In the case of managing directors of a GmbH, it should always be noted that the conclusion of a managing director’s service contract (contractual level) and the appointment as managing director of the GmbH (corporate level) must be strictly separated from each other: this is the so-called ‘separation principle’. The managing director’s service contract is a service agreement which regulates the contractual relationship between the managing director and the GmbH, such as remuneration, company car, holiday, post-contractual non-competition clause, etc. The appointment of a managing director, on the other hand, is a corporate act which establishes the rights and obligations of the managing director and his or her power of representation. The corporate relationship and the contractual relationship coexist legally independently. This means the appointing act alone does not automatically establish a managing director’s service contract (this was confirmed most recently by the Federal Labour Court in a ruling dated 25 October 2007 – 6 AZR 1045/06).

In practice, the appointment as managing director and the conclusion of the managing director’s service contract are usually combined by concluding a service contract (in writing) immediately after the formal appointment of the managing director. The preamble of the contract then refers to the respective appointment. Synchronising the conclusion of the contract and the appointment is usually in the interest of both parties, as the managing director is usually not willing to work without a service contract (and the remuneration components it sets out) in place; furthermore, the company will not be willing to conclude a managing director’s service contract if this is not accompanied by the respective appointment of the managing director.

Is it possible to conclude an effective director’s service contract before the appointment as managing director?

As mentioned above, the corporate act of appointment does not in itself constitute the conclusion of a director’s service contract. However, can there be circumstances in which a managing director’s service contract has already been concluded and from which the new managing director can then derive his or her rights (e.g. to higher remuneration, entitlement to a company car, etc.) even before s/he was appointed as managing director?

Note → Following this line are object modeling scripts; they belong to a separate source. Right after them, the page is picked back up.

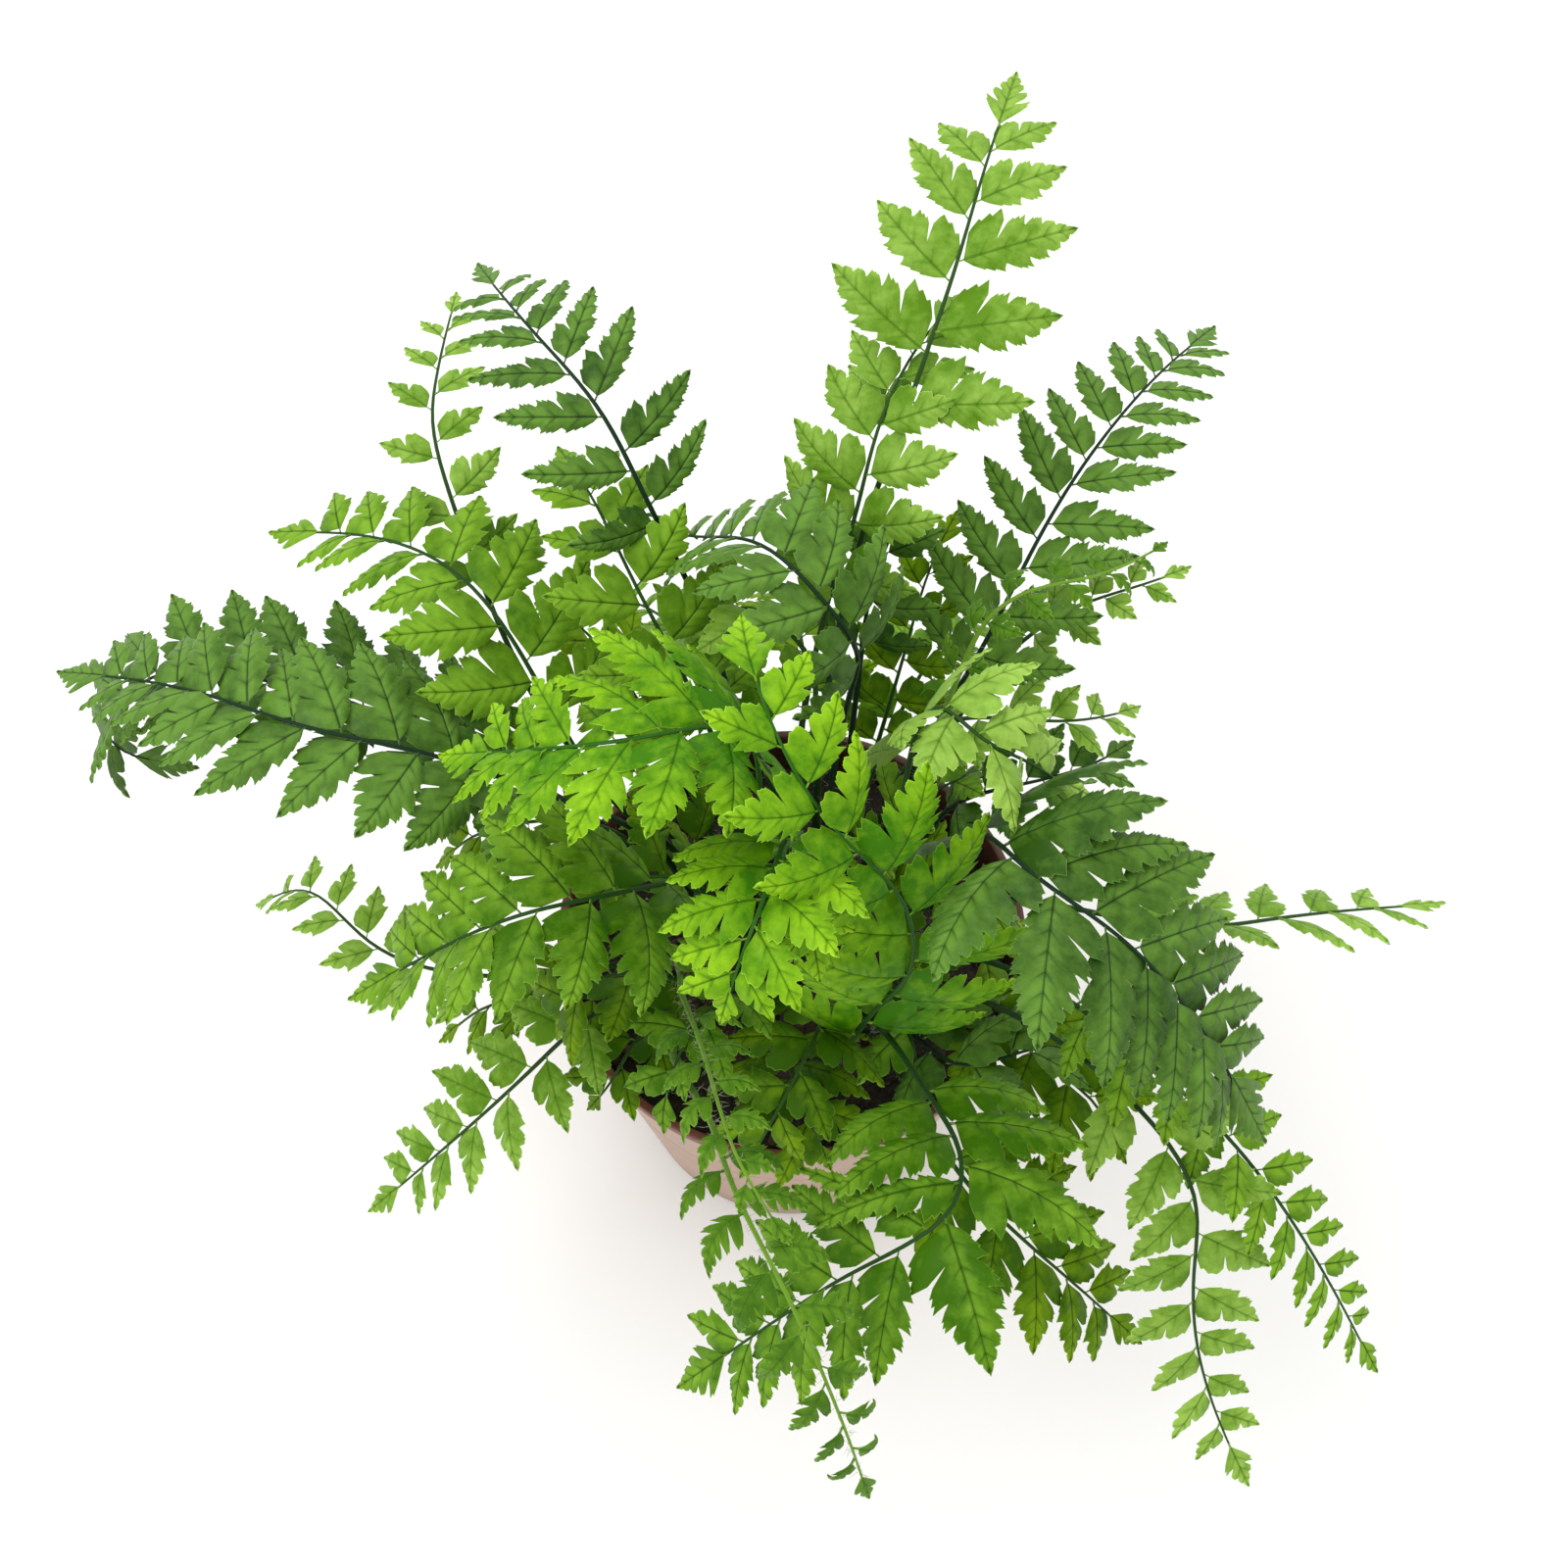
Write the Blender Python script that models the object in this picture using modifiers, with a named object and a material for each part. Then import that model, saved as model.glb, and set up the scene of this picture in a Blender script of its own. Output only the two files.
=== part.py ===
"""Potted rock fern: a tapered plastic pot, its soil, a half-buried rhizome and one object per frond.

Metres, +Z up. The origin is the middle of the pot's flat underside. Routes and outlines of the
fronds are written in millimetres and scaled once, when their meshes are made.
"""

import math
import random
from collections import namedtuple

import bmesh
import bpy
import numpy as np
from mathutils import Vector
from mathutils.bvhtree import BVHTree
from mathutils.geometry import tessellate_polygon
from mathutils.kdtree import KDTree

MM = 0.001
GAP = 0.3 * MM

# Pot
POT_HEIGHT = 100 * MM
RIM_RADIUS = 60 * MM
BASE_RADIUS = 44 * MM
WALL = 1.3 * MM
FLOOR = 2.0 * MM
LIP_HEIGHT = 4 * MM
LIP_OUT = 1.2 * MM
POT_SIDES = 27
DRAIN_HOLES = 4
DRAIN_RADIUS = 4 * MM
DRAIN_CIRCLE = 30 * MM
DRAIN_SIDES = 8

# Soil and rhizome
SOIL_TOP = 88 * MM
SOIL_CROWN = 2 * MM
RHIZOME_CENTRE = (1 * MM, -6 * MM)
RHIZOME_RADIUS = 33 * MM
RHIZOME_BOTTOM = 76 * MM
RHIZOME_TOP = 94 * MM
RHIZOME_SIDES = 20
SOCKET_BOTTOM = 82 * MM
SOCKET_RADIUS = 2.35 * MM
SOCKET_SIDES = 4

# Fronds, in millimetres
STEM_FOOT = 83.0
STEM_FREE = 95.0
STEM_RADIUS = 1.3
RIB_RADIUS = 0.9
TIP_RADIUS = 0.55
BLADE_THICKNESS = 0.7
FOOT_SPACING = 5.4
CURVE_STEP = 2.0
STEM_CLEARANCE = 4.2
STEM_FIXED = 7
STEM_RING_SPACING = 45.0
STEM_RING_TURN = 11.0
PAIR_CLOSING = 0.22
LEFT_OFFSET = 0.02
RIGHT_OFFSET = 0.36
RING_OFFSET = 0.18
LEAF_CLEARANCE = 0.4
FALCATE = 0.06
SEED = 7

Frond = namedtuple("Frond", "name tone leaf pitch bare roll foot route")

FRONDS = [
    Frond("centre_arch", "bright", 31, 15.5, 50, (85, 0), (4, -30),
          [(7, -39, 110), (17, -44, 150), (24, -46, 180), (21, -43, 206), (10, -42, 228),
           (-1, -35, 246), (-8, -18, 252), (-10, -4, 247)]),
    Frond("left_bright", "bright", 30, 9.5, 118, (0, 0), (-6, -4),
          [(-7, -16, 205), (-12, -18, 230), (-28, -25, 238), (-50, -23, 230), (-71, -14, 212)]),
    Frond("front_bright", "bright", 23, 8, 124, (0, 0), (-8, -14),
          [(-2, -33, 212), (-5, -48, 222), (-8, -57, 222), (-11, -63, 216), (-14, -68, 204)]),
    Frond("right_big", "dark", 36, 10.4, 104, (0, 0), (22, -4),
          [(31, -21, 180), (38, -32, 212), (45, -45, 221), (59, -55, 218), (72, -63, 207),
           (84, -71, 190), (95, -80, 170)]),
    Frond("right_arch_light", "light", 22, 9, 114, (0, 0), (16, -2),
          [(23, -13, 200), (30, -12, 226), (36, -18, 226), (44, -19, 220), (59, -18, 200)]),
    Frond("crozier_front", "young", 15, 12.5, 116, (0, 0), (-20, -20),
          [(-27, -39, 125), (-18, -72, 165), (-10, -100, 195), (-1, -119, 200), (7, -134, 188),
           (14, -146, 160)]),
    Frond("front_dark", "mid", 31, 10.5, 92, (0, 0), (14, -24),
          [(20, -43, 140), (29, -75, 176), (32, -92, 186), (30, -98, 187), (22, -104, 184),
           (11, -108, 177), (-2, -113, 165), (-24, -121, 136)]),
    Frond("left_long", "dark", 28, 11, 100, (0, 0), (-22, 0),
          [(-36, 2, 150), (-53, -4, 178), (-77, -6, 200), (-98, -4, 206), (-122, 6, 203),
           (-164, 24, 184)]),
    Frond("left_up_mid", "mid", 27, 12, 96, (0, 0), (-16, 6),
          [(-39, 7, 150), (-55, 14, 196), (-67, 28, 209), (-89, 45, 205), (-120, 58, 190)]),
    Frond("left_up_dark", "dark", 24, 11, 130, (0, 0), (-10, 14),
          [(-19, 32, 190), (-32, 42, 228), (-39, 51, 239), (-51, 66, 243), (-70, 102, 230)]),
    Frond("back_inner", "light", 23, 11, 110, (0, 0), (-2, 10),
          [(9, 36, 200), (13, 41, 217), (18, 52, 234), (27, 69, 242), (37, 84, 240)]),
    Frond("back_tall", "light", 28, 13.5, 146, (0, 0), (6, 16),
          [(13, 39, 205), (24, 56, 240), (31, 70, 254), (38, 91, 264), (47, 121, 266)]),
    Frond("crozier_right", "young", 10, 10, 108, (0, 0), (24, 4),
          [(33, 11, 190), (36, 13, 206), (40, 17, 215), (49, 19, 223), (58, 20, 225),
           (78, 33, 220)]),
    Frond("back_right", "dark", 25, 10, 88, (0, 0), (20, 14),
          [(36, 27, 165), (44, 32, 188), (54, 46, 205), (63, 59, 212), (77, 77, 216),
           (99, 106, 206)]),
    Frond("left_broad", "mid", 29, 10, 90, (0, 0), (-18, -10),
          [(-23, -21, 170), (-38, -36, 194), (-52, -42, 199), (-68, -44, 190), (-94, -48, 168)]),
    Frond("left_curl", "dark", 29, 12, 82, (0, 0), (-24, 6),
          [(-50, 15, 135), (-88, 18, 172), (-102, 20, 180), (-122, 23, 184), (-143, 26, 180),
           (-154, 23, 172), (-159, 21, 160), (-144, 25, 140)]),
    Frond("left_up_light", "light", 16, 11, 118, (0, 0), (-18, 12),
          [(-50, 26, 140), (-66, 37, 180), (-76, 57, 206), (-80, 72, 213), (-80, 84, 214),
           (-79, 115, 208)]),
    Frond("left_inner_up", "mid", 24, 12, 92, (0, 0), (-12, 8),
          [(-19, 13, 180), (-27, 18, 205), (-34, 28, 215), (-41, 42, 219), (-52, 65, 212)]),
    Frond("centre_back_dark", "dark", 24, 9.5, 116, (0, 0), (6, 6),
          [(13, 17, 190), (7, 11, 228), (-2, 19, 233), (-18, 36, 218), (-32, 50, 202)]),
    Frond("centre_back_side", "light", 22, 12, 104, (0, 0), (-4, 4),
          [(5, 18, 180), (-2, 22, 205), (-10, 25, 208), (-17, 26, 203), (-34, 34, 188)]),
    Frond("front_bright_side", "bright", 19, 8, 102, (0, 0), (2, -12),
          [(-1, -22, 195), (-2, -30, 205), (-1, -39, 210), (2, -47, 208), (5, -56, 196)]),
    Frond("crozier_front_small", "young", 12, 13, 92, (0, 0), (-24, -12),
          [(-27, -26, 140), (-19, -62, 180), (-13, -87, 202), (-10, -96, 207), (-1, -109, 200)]),
    Frond("front_right_low", "light", 22, 12, 92, (0, 0), (22, -18),
          [(43, -36, 140), (69, -63, 156), (86, -83, 142), (87, -95, 129), (89, -107, 115),
           (104, -132, 84)]),
    Frond("right_low_outer", "mid", 19, 9.5, 82, (0, 0), (26, -12),
          [(53, -35, 150), (77, -59, 158), (96, -75, 148), (108, -87, 137), (131, -111, 104)]),
    Frond("front_olive", "olive", 26, 11, 58, (0, 0), (18, -26),
          [(28, -52, 120), (38, -72, 124), (51, -84, 118), (65, -93, 108), (81, -102, 92)]),
    Frond("left_front_low", "light", 21, 10.5, 60, (0, 0), (-22, -18),
          [(-30, -27, 130), (-47, -39, 136), (-58, -48, 132), (-84, -64, 112), (-101, -72, 96)]),
    Frond("left_low_far", "light", 17, 11, 58, (0, 0), (-24, -8),
          [(-44, -21, 125), (-76, -27, 134), (-99, -19, 134), (-113, -6, 132), (-134, 1, 112)]),
    Frond("right_far_narrow", "light", 20, 12, 86, (35, 35), (28, 2),
          [(65, -18, 150), (89, -28, 162), (106, -26, 162), (147, -19, 155)]),
    Frond("right_far_light", "light", 14, 9.5, 82, (0, 0), (26, 10),
          [(44, 36, 160), (52, 37, 176), (64, 38, 190), (76, 39, 196), (89, 45, 195)]),
    Frond("centre_back_right", "olive", 18, 11, 52, (0, 0), (12, 12),
          [(21, 32, 140), (24, 34, 162), (27, 39, 178), (31, 48, 190), (38, 62, 194)]),
    Frond("back_mid_dark", "dark", 20, 11, 84, (0, 0), (12, 18),
          [(16, 37, 175), (18, 38, 200), (22, 46, 208), (26, 55, 206)]),
    Frond("right_back_low", "dark", 20, 11, 52, (0, 0), (30, -4),
          [(36, 12, 140), (52, 10, 158), (66, 12, 162), (80, 22, 158)]),
    Frond("right_back_light", "light", 16, 11, 60, (0, 0), (22, 20),
          [(32, 32, 140), (46, 24, 165), (60, 20, 170), (82, 30, 160)]),
    Frond("right_under", "olive", 26, 11, 44, (0, 0), (24, -22),
          [(38, -24, 120), (56, -45, 134), (67, -56, 132), (76, -68, 120)]),
    Frond("front_dark_low", "dark", 25, 12, 40, (0, 0), (10, -32),
          [(28, -39, 125), (38, -51, 138), (51, -49, 140), (65, -44, 130)]),
    Frond("front_left_mid", "olive", 23, 12, 54, (0, 0), (-14, -24),
          [(-24, -31, 140), (-36, -36, 156), (-45, -39, 156), (-53, -45, 138)]),
    Frond("left_back_olive", "olive", 22, 12, 50, (0, 0), (-26, 0),
          [(-40, 8, 135), (-56, 4, 152), (-72, 2, 150), (-85, 0, 135)]),
    Frond("left_side_low", "olive", 19, 11, 42, (0, 0), (-28, -12),
          [(-40, -25, 120), (-55, -30, 127), (-71, -29, 121), (-86, -33, 106)]),
    Frond("left_mid_olive", "olive", 21, 12, 56, (0, 0), (-18, 18),
          [(-26, 26, 130), (-39, 36, 160), (-50, 46, 170), (-62, 56, 165)]),
    Frond("soil_left", "olive", 20, 10, 20, (0, 0), (-16, -28),
          [(-28, -31, 112), (-36, -37, 121), (-41, -45, 119), (-49, -50, 106)]),
    Frond("soil_front", "olive", 25, 10, 18, (0, 0), (-4, -30),
          [(-2, -36, 110), (0, -48, 123), (4, -58, 122), (9, -67, 112)]),
    Frond("centre_low_left", "olive", 23, 12, 34, (0, 0), (-12, -6),
          [(-20, -6, 128), (-32, -8, 147), (-44, -13, 148), (-52, -20, 140)]),
    Frond("centre_low_right", "olive", 23, 12, 34, (0, 0), (12, -12),
          [(22, -10, 125), (34, -11, 143), (46, -12, 142), (55, -15, 130)]),
    Frond("centre_low_front", "olive", 22, 12, 40, (0, 0), (8, -20),
          [(8, -32, 130), (4, -48, 142), (-4, -62, 136), (-12, -72, 122)]),
    Frond("centre_low_back", "mid", 23, 13, 50, (0, 0), (-2, 18),
          [(-8, 28, 140), (-20, 38, 154), (-32, 52, 150), (-38, 66, 138)]),
    Frond("centre_low_far", "olive", 22, 12, 26, (0, 0), (-18, 4),
          [(-20, 8, 108), (-24, 12, 122), (-33, 15, 130), (-43, 13, 127)]),
    Frond("inner_right", "mid", 22, 12, 26, (0, 0), (20, -14),
          [(22, -20, 110), (25, -29, 124), (28, -41, 131), (30, -53, 127)]),
    Frond("soil_right", "olive", 20, 11, 22, (0, 0), (26, -4),
          [(30, -7, 108), (37, -12, 118), (47, -17, 122), (57, -22, 118)]),
    Frond("inner_back_right", "mid", 22, 12.5, 26, (0, 0), (16, 6),
          [(19, 9, 112), (25, 13, 131), (33, 16, 143), (44, 18, 148), (55, 16, 144)]),
    Frond("inner_front", "mid", 20, 12, 44, (0, 0), (-4, -20),
          [(-10, -30, 135), (-18, -42, 150), (-24, -54, 148), (-28, -66, 136)]),
    Frond("back_low_left", "mid", 21, 13, 46, (0, 0), (-10, 22),
          [(-14, 36, 125), (-24, 58, 140), (-38, 78, 132), (-50, 94, 112)]),
    Frond("back_low_mid", "olive", 21, 13, 44, (0, 0), (0, 24),
          [(2, 38, 120), (3, 60, 136), (0, 80, 130), (-4, 98, 110)]),
    Frond("back_low_right", "mid", 21, 13, 46, (0, 0), (14, 24),
          [(22, 36, 125), (34, 56, 138), (46, 74, 130), (60, 92, 110)]),
]

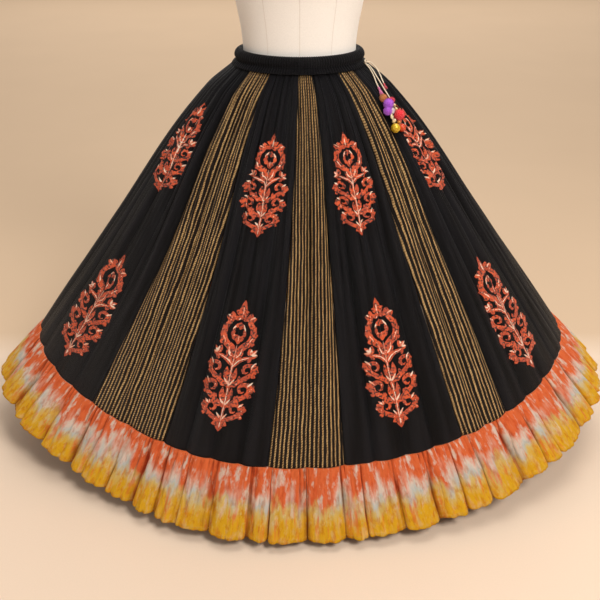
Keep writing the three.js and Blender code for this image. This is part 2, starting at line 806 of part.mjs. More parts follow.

It follows from the ‘separation principle’ described above that the conclusion of a managing director’s service contract is, in principle, possible even before the appointment as managing director. This can be particularly relevant in the case of employees who are ‘promoted’ to become managing directors and who, de facto, take up the reins immediately, before they are formally appointed as managing directors. The circumstances in this case speak at least in favour of an implied (i.e. tacit) managing director’s service contract. The existing employment contract has no legal relevance here, as it does not ‘turn into’ a managing director’s service contract, but basically remains in existence alongside the managing director’s service relationship. If the ‘managing director’ is already exercising his or her functions as a legal representative of the company in legal transactions before s/he was appointed to this position by the competent body, s/he is then operating as a so-called ‘de facto managing director’ and has the same obligations and liability risks as a duly appointed managing director.

Practical advice

On the one hand, the ‘separation principle’ has the effect that the appointment of a managing director of a GmbH does not automatically result in the conclusion of a managing director’s service contract. On the other hand, however, it is possible, especially when employees are ‘promoted’ to be managing directors, that a managing director’s service contract could be concluded (at least by implication) before the official appointment of a managing director. The new managing director could therefore potentially derive claims against the company from this newly concluded service contract, even if its terms had not yet been agreed in writing between the parties at that time. Legal conflicts are therefore inevitable. Companies can avoid disputes by directly linking the appointment of a managing director to the conclusion of the contract, especially if a managing director is appointed from among their own staff.